The Sahara Desert is a place of striking contrasts and hidden wonders, far removed from the simple image of an endless sea of sand. Its diverse geography of rocky plateaus, gravel plains, and mountains tells a story of ancient geological forces.

Its past as a lush, green landscape teeming with life and ancient human civilizations, revealed through archaeology and paleoclimate science, is truly surprising. Today, the Sahara is home to remarkably adapted plants and animals, and vibrant human cultures with deep historical ties to trade and nomadic life.

Furthermore, its global reach through phenomena like dust plumes demonstrates its unexpected connection to distant ecosystems. The Sahara is a dynamic, complex, and vital part of our planet, a place of resilience, history, and ongoing significance that deserves our continued wonder and appreciation.

FAQ

Q: Is the Sahara Desert really all sand?

A: No, sand dunes (ergs) make up only about 20-25% of the Sahara. The majority of the desert is composed of rocky plateaus (hamada), gravel plains (reg), mountains, and salt flats.
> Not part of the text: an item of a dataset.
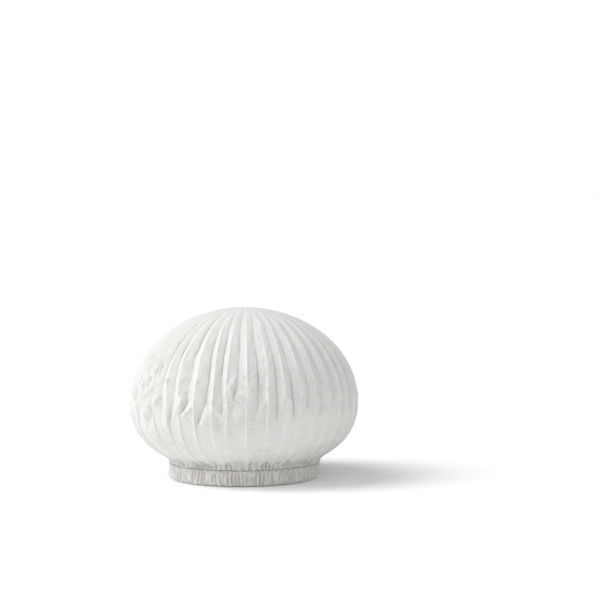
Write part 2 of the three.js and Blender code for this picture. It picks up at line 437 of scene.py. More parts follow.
# Crown: the short folds that show in front: azimuth in degrees and height in mm of both ends, the rise in
# mm, which is below 0 where the fold sinks, and the width of either side in mm
front_shards = [
    ((-19.9, 74), (-24.2, 65), 1.6, (2.0, 4.5)),
    ((-27.9, 75), (-31.2, 58), 1.5, (2.2, 4.0)),
    ((-13.5, 72), (-17.0, 55), 1.6, (2.5, 4.0)),
    ((-3.6, 86), (3.9, 77), 1.4, (4.5, 2.2)),
    ((9.8, 73), (6.4, 57), -2.6, (1.6, 2.6)),
    ((-46.0, 92), (-52.0, 78), 1.3, (2.4, 4.0)),
    ((-39.0, 84), (-43.5, 71), 1.4, (2.2, 4.0)),
    ((-34.0, 98), (-38.5, 84), 1.2, (2.4, 3.6)),
    ((15.5, 84), (11.5, 70), 1.2, (2.2, 3.4)),
    ((-9.5, 66), (-6.0, 52), -1.2, (2.2, 3.0)),
    ((-56.5, 119), (-60.5, 105), -3.2, (2.4, 4.6)),
    ((-48.5, 98), (-53.5, 81), -3.6, (2.4, 5.0)),
    ((-41.5, 109), (-44.5, 93), -3.0, (2.4, 4.4)),
    ((-45.5, 71), (-49.0, 54), -3.0, (2.4, 4.6)),
    ((-54.0, 98), (-57.5, 86), 1.8, (3.0, 4.0)),
    ((-61.5, 88), (-66.0, 71), -3.0, (2.4, 4.6)),
]


shards = random_shards(random_shard_count)
for (azimuth_1, height_1), (azimuth_2, height_2), rise, sides in front_shards:
    shards.append((
        (math.radians(azimuth_1), way_at(height_1 * mm)), (math.radians(azimuth_2), way_at(height_2 * mm)),
        rise * mm, np.array(sides) * mm,
    ))


# Crown: where its folds set in and where they are full, as distances from the axis
axis_radii = (5 * mm, 20 * mm)
depth_radii = (35 * mm, 92 * mm)
wander_radii = (20 * mm, 80 * mm)
valley_line_radii = (30 * mm, 80 * mm)
crumple_radii = (12 * mm, 60 * mm)
# The painted crest highlight and painted valley shade set in and are full at these radii
painted_highlight_radii = (8 * mm, 40 * mm)
painted_valley_shade_radii = (15 * mm, 60 * mm)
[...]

Q: Was the Sahara ever green?

A: Yes, between approximately 11,000 and 5,000 years ago, during the African Humid Period, the Sahara received much more rainfall and featured savannas, grasslands, rivers, and large lakes. Evidence includes rock art and fossil remains of animals not found there today.

Q: What animals live in the Sahara?

A: Despite the harsh conditions, the Sahara is home to many adapted animals, including the Dromedary camel, Fennec fox, various gazelles, reptiles like snakes and lizards, scorpions, and birds. Many are nocturnal or have specialized physiological adaptations.

Q: How big is the Sahara Desert?

A: The Sahara covers roughly 9.2 million square kilometers (about 3.6 million square miles), making it the largest hot desert in the world, comparable in size to the United States or China.

Q: How does the Sahara affect places far away?

A: Dust plumes from the Sahara carry minerals like phosphorus and iron across the Atlantic Ocean, fertilizing the Amazon rainforest and providing nutrients to marine life in the Atlantic and Caribbean.